¿Ideologías al servicio de las personas?
Cada uno de nosotros a lo largo de la vida va adquiriendo los principios que influirán en nuestro pensamiento y forma que abordaremos las situaciones. Nuestra madurez nos permite ir avanzando en la comprensión de aspectos cuya complejidad nos permitía en etapas iniciales sólo un abordaje parcial e, incluso, inexistente. No basta sólo con expresar que las experiencias nos posibilitarán aprender esto, pues debe precisarse que el “aprendizaje significativo” permitirá una mayor eficacia en su uso y mantención en el tiempo, pues cuando le encontramos un sentido a nuestras ideas, emociones y acciones, se produce una identificación que nos permite crecer y desarrollarnos genuinamente como personas. ¿Cómo precisar y reconocer este “aprendizaje significativo? Por su permanencia en el tiempo, fuerte carga emocional asociada y disponibilidad permanente para recurrir en nuestro auxilio cuando se nos presentan situaciones donde debamos tomar decisiones. Un ejemplo de esto es la adquisición de valores, esas construcciones que nos inculcaron hace tiempo y hoy están presentes para expresar lo que se cree correcto.

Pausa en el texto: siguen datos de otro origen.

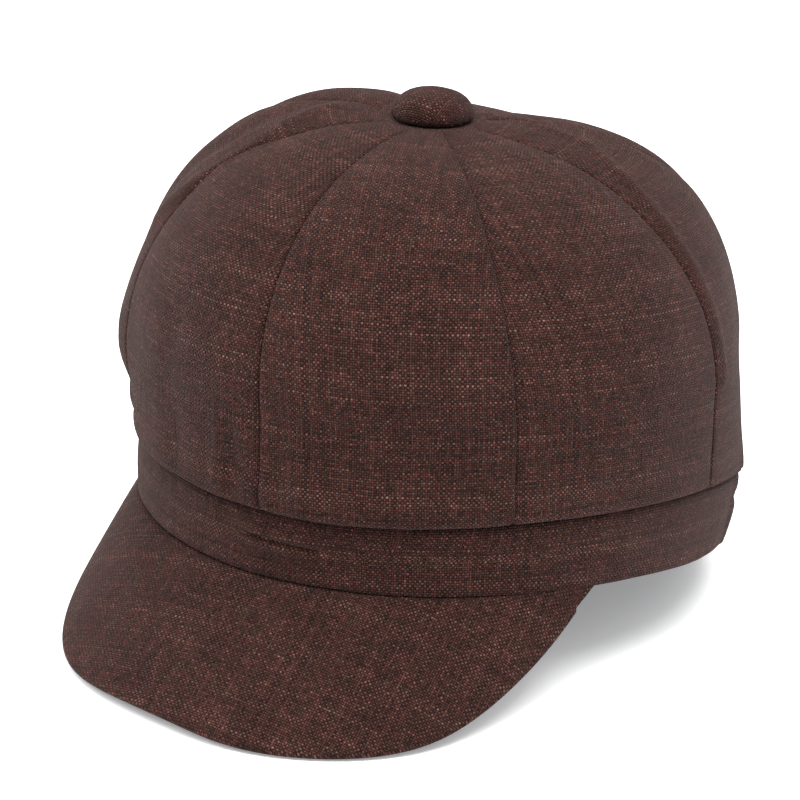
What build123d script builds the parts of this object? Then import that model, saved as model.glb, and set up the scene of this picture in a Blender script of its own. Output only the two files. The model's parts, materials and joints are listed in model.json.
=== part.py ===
from build123d import *
import os
from math import cos, hypot, radians, sin

# Eight-panel newsboy cap, in millimetres, as it rests on a table: the visor's two side
# corners and the back of the head band touch z = 0.  The wearer's front is -Y, the
# wearer's left is +X, and the origin is under the middle of the cap's bounding box.

# Head band: an oval tube of cloth whose edges rise towards the wearer's ears
BAND_HALF_WIDTH = 88.0       # outside, at the lower edge
BAND_HALF_LENGTH = 98.0
BAND_HEIGHT = 18.0           # at the front and at the back
BAND_LOWER_RISE = 8.2        # the lower edge stands this much higher at the ears
BAND_UPPER_RISE = 12.0
BAND_SPREAD = 1.2            # the band is this much wider at its upper edge
BAND_CLOTH = 1.1
INTERLINING = 0.8
SWEATBAND = 1.0
SWEATBAND_HEIGHT = 22.0
LAYER_GAP = 0.1
ELASTIC_HALF_ANGLE = 60.0    # half the stretch of the back that the elastic gathers

# How the band lies on the table: its front is lifted by the visor
REST_TILT = 9.75
BAND_CENTRE_Y = 14.55
BAND_CENTRE_Z = 16.7

# Crown: eight gores that rise nearly straight from the band and close over the head
CROWN_OVERHANG = 1.0         # past the band's upper edge
CROWN_HALF_WIDTH = 92.0
CROWN_HALF_LENGTH = 99.5
CROWN_CENTRE_Y = 2.5         # measured from the band's centre, as are the next four
WIDEST_HEIGHT = 64.0
CROWN_HEIGHT = 131.0
APEX_Y = -9.0
CROWN_SIDE_POWER = 2.7
CROWN_TOP_POWER = 2.0
CROWN_CLOTH = 1.0
LINING_GAP = 0.5
LINING_CLOTH = 0.4
PANEL_COUNT = 8
SEAM_GAP = 0.2
CROWN_SEAM_GAP = 0.1         # between the crown's lower edge and the band
APEX_HOLE_RADIUS = 2.8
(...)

Éste no es un proceso fácil ni exento de costos, los que muchas veces no estamos dispuestos ni preparados para asumir. Gran parte de las resistencias ante este proceso de aprendizaje se basan en las interacciones con las demás personas, las que dependiendo de su influencia pueden ser nuestro mejor aliciente y apoyo, o un pesado lastre en el camino hacia el bienestar tan anhelado.
Aunque lo natural es esperar que las opiniones acerca de algunas temáticas se vayan matizando a lo largo de los años, debido a que la realidad es cambiante al igual que nuestras etapas de vida y sus necesidades e intereses, otras veces observamos a personas que parecen petrificadas en el tiempo respecto a sus evaluaciones en diferentes ámbitos. Esta rigidez tienden a valorarla de manera muy positiva, utilizando conceptos como consecuencia o fidelidad. En gran parte este funcionamiento está influido por la adherencia casi incondicional a ideologías que dictaminan los paradigmas adecuados de cómo concebir el mundo, entregando decálogos que se deben seguir de manera irrestricta, omitiendo todo indicio de pensamiento crítico que pueda llevar a discrepancias. Lo correcto no estaría dado por el análisis pertinente de la realidad y sus condiciones, si no por el apego a principios que no admiten crítica y se nutren más del pasado que de las contingencias. El ideólogo a ultranza se acostumbra a utilizar criterios del “todo o nada”, del “bien y el mal” y especialmente clasifica a los demás en “estás conmigo o en mi contra”. Le cuesta, por eso ni lo intenta, cuestionar debilidades e inconsecuencias de su propia ideología (por más evidentes que se observen), pues admitirlas sería mostrar una intolerable debilidad que sería aprovechada por sus adversarios.
Por eso, me declaro poco optimista cuando, en el ejercicio de la política, algunos de sus actores que buscan mayor protagonismo se declaran a favor de las personas y sus necesidades, para en la práctica mostrar que su lealtad genuina está declarada hacia su ideología. Sólo de esta manera se puede comprender tanta incongruencia en vociferar las debilidades del contrario, en circunstancias que las propias resultan tan o incluso más grotescas. Si bien esta miopía intelectual no es nueva, parece que desde hace un tiempo se ha vuelto tan habitual que corremos el riesgo de insensibilizarnos ante su permanente ejercicio, subiendo nuestros umbrales de asombro.
Por eso, como ciudadanos debemos cuidar nuestra convivencia como sociedad, evitando caer en la indiferencia de dejar en manos de los ideólogos fanáticos nuestras decisiones más relevantes, que sólo nos llevarán al sometimiento de una realidad donde el valor de las personas queda al servicio de estas ideologías de turno.